3. Jeffreys Bay, South Africa
Often referred to as J-Bay, Jeffreys Bay is regarded as the surfing mecca of South Africa and home to one of the best right point breaks on the planet. Located on the western edge of South Africa’s Eastern Cape Province, Jeffreys Bay is situated inside a crescent-shaped bay that shelters many of its incredible point breaks. The region was first popularized in The Endless Summer, when Bruce Brian stumbled upon Cape Saint Francis — the spot that is now lovingly referred to as Bruce’s Beauties. Although Brian deemed the spot perfect at the time, J-Bay, located just to the east, is more deserving of surfing glory.
4. Uluwatu, Bali
Uluwatu is one of those destinations that perennially tops bucket lists. Located on the southwestern tip of the Bukit Peninsula, Uluwatu is known for its world-famous surf as well as the Uluwatu Temple: an 11th century Hindu temple. Due to its famous name and prime conditions, Uluwatu is one of the busiest surf spots in all of Bali and is best suited for experienced surfers. Consistent year round, Uluwatu offers hollow, performance waves during low tide and slower, mellower waves during high tide.
5. Nosara, Costa Rica
Nosara is a village located on the North Pacific Coast of the Nicoya Peninsula in Guanacaste and is famous for yoga and year-round surf. Technically, Nosara is a few miles inland, so when tourists visit, they typically stay in Playa Guiones, Playa Plada, or Playa Garza, with Playa Guiones being the most popular. The main break offers waves suitable for beginners and experienced surfers, and the area has many surf schools if you’re looking to learn the sport or improve upon your skills.
6. Cloudbreak, Fiji
Located just three miles south of Namotu Island in Fiji, Cloudbreak is famous for consistently being one of the most challenging waves in the world. The spot breaks over a sharp, shallow reef and offers fast, barreling lefts. As the wave progresses, it tends to speed up, presenting shallower, more critical sections. The wave is as equally amazing as it is dangerous and, as such, it attracts pros from across the globe. If you aren’t up for surfing Cloudbreak, getting an up-close view from a boat is an incredible way to experience the wave.
7. Rincon, Puerto Rico
Often referred to as the surf capital of the Caribbean, west Puerto Rico is home to a variety of incredible beaches, the most iconic of which is Rincon. Rincon has been on the map as a premier surf spot since 1968 when the Surfing Championships were held there. Located on the northwest side of the island, southwest of Aguadilla and north of Mayaguez, Rincon is one of the most consistent spots in the Caribbean. While the locals are typically friendly and a variety of surf craft can be found in the water on any given day, be sure and respect the rules of the lineup and scan the beach for hazards before entering the water. Rincon is home to a handful of stellar breaks: Little Malibu, Tres Palmas, Maria’s, Indicators, Domes, Sandy Beach, and Antonio’s.
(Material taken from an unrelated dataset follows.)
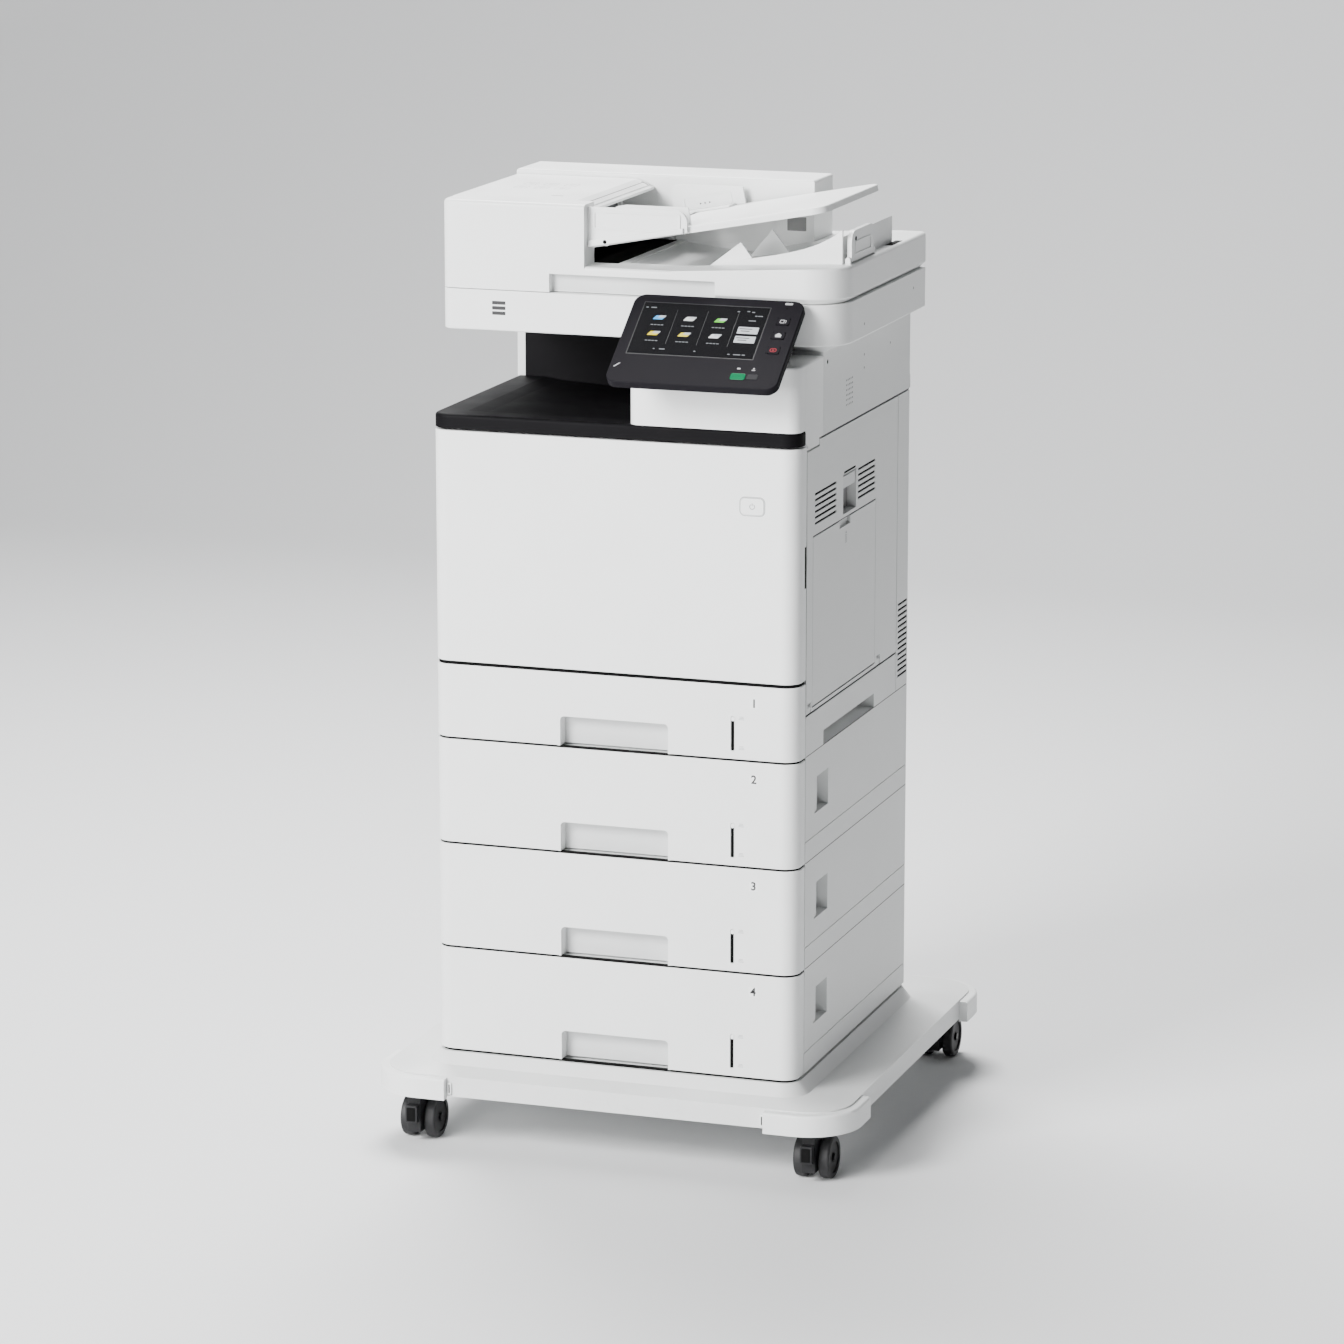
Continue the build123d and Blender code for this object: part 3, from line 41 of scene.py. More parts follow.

8. San Clemente, California
San Clemente, a seaside town in Orange County, California, was founded in the 1920s and has been on the map as a surf destination for quite some time. San Clemente is home to a number of world-famous surf spots: T-Street, Upper Trestles, Lower Trestles, and San Onofre. While traffic is a regular occurrence both on and off the water, battling the throngs of people will be well worth it once you drop into a wave at Lowers. Trestles is a world-renowned wave and what San Clemente is best known for. Trestles consists of four main breaks: Cotton’s, Uppers, Lowers, and Church.
9. North Shore, Oahu
Often referred to as the “Seven Mile Miracle,” the North Shore of Oahu is home to some of the best surf in the world. While it’s typically calm and flat during the summer months, the North Shore lights up during the winter, and prime waves can be found up and down the coast. On any given winter day, a number of professional surfers can be found in the lineup, making for an impressive show for those who prefer to stay on the beach. Although there are a few beginner-friendly spots, the North Shore is most famous for the massive waves that can be found at Banzai Pipeline, Sunset Beach, or Waimea Bay.
10. Siargao, Philippines
Siargao is a teardrop shaped island located 500 miles southeast of Manila, the capital city. Like many of the islands in the area, Siargao is breathtakingly beautiful, but what sets it apart from the rest is its incredible surf. Siargao is home to over 16 miles of exposed coastline and has the feel of an older Bali. Although Siargao is made up of over thirty surf breaks, the island often experiences long, flat periods, so you’ll want to watch the swell and try to time your trip accordingly. The most well-known spot on the island is Cloud 9 — consistently recognized as one of the top ten breaks in the world due to its big, steep waves that break in both directions.